[Some records]
◇ ◇ ◇ ◇ ◇

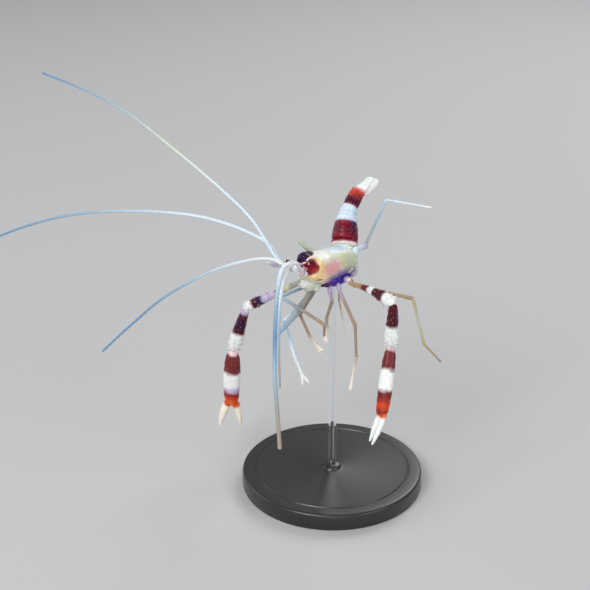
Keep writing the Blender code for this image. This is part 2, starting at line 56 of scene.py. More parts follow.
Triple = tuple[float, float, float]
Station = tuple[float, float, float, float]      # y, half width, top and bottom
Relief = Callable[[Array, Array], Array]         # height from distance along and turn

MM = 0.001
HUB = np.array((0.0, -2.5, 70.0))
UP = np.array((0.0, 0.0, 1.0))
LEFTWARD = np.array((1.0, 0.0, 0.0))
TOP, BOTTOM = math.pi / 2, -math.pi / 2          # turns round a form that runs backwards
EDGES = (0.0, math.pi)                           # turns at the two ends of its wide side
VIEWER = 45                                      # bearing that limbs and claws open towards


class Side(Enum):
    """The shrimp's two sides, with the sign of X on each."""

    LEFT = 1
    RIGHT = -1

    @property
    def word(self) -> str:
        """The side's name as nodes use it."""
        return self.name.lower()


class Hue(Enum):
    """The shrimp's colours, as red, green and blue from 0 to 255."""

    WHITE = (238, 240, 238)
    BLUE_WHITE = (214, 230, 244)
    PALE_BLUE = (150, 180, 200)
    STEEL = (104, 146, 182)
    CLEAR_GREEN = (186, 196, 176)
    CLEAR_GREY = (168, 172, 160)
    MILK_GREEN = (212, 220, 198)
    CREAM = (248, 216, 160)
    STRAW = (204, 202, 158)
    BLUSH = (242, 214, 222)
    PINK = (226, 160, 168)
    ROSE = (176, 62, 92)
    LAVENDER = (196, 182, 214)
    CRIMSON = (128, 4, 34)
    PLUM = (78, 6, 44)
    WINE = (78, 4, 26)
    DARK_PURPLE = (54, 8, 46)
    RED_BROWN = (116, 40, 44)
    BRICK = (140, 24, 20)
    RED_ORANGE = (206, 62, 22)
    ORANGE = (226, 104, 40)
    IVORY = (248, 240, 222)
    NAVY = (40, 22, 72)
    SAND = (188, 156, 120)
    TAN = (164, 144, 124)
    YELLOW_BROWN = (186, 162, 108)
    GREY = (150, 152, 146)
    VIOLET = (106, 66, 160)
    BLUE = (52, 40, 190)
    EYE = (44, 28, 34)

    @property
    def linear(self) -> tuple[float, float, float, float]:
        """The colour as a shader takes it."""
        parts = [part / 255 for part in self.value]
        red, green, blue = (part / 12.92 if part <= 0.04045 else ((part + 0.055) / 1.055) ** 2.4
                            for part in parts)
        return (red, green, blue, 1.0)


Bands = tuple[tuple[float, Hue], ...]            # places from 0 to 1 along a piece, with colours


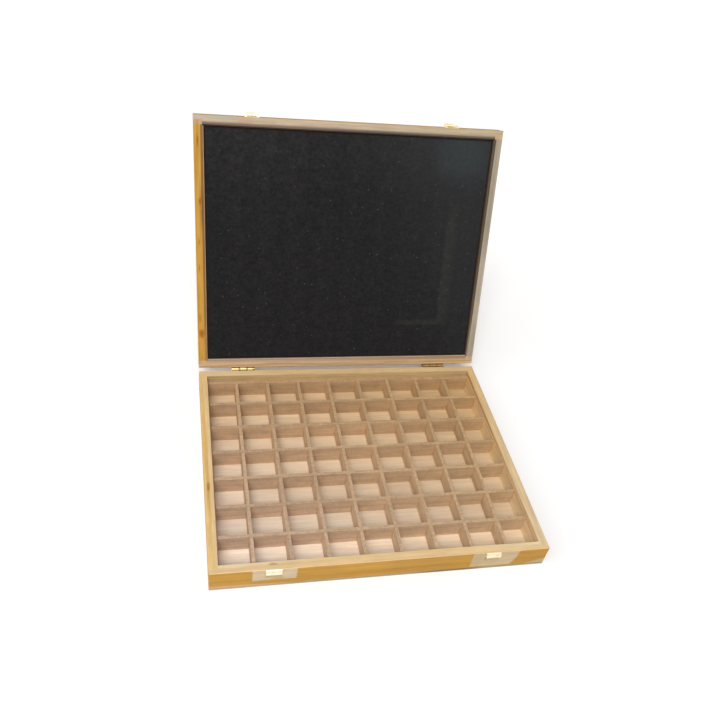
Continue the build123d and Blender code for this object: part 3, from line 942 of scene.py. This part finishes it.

◇ ◇ ◇ ◇ ◇

# [EXERCISE BRIEF]
Identify each line in the entries with the word "This" and copy it.

# [OUTPUT BELOW]
Keep writing the Blender code for this image. This is part 2, starting at line 56 of scene.py. More parts follow.
Continue the build123d and Blender code for this object: part 3, from line 942 of scene.py. This part finishes it.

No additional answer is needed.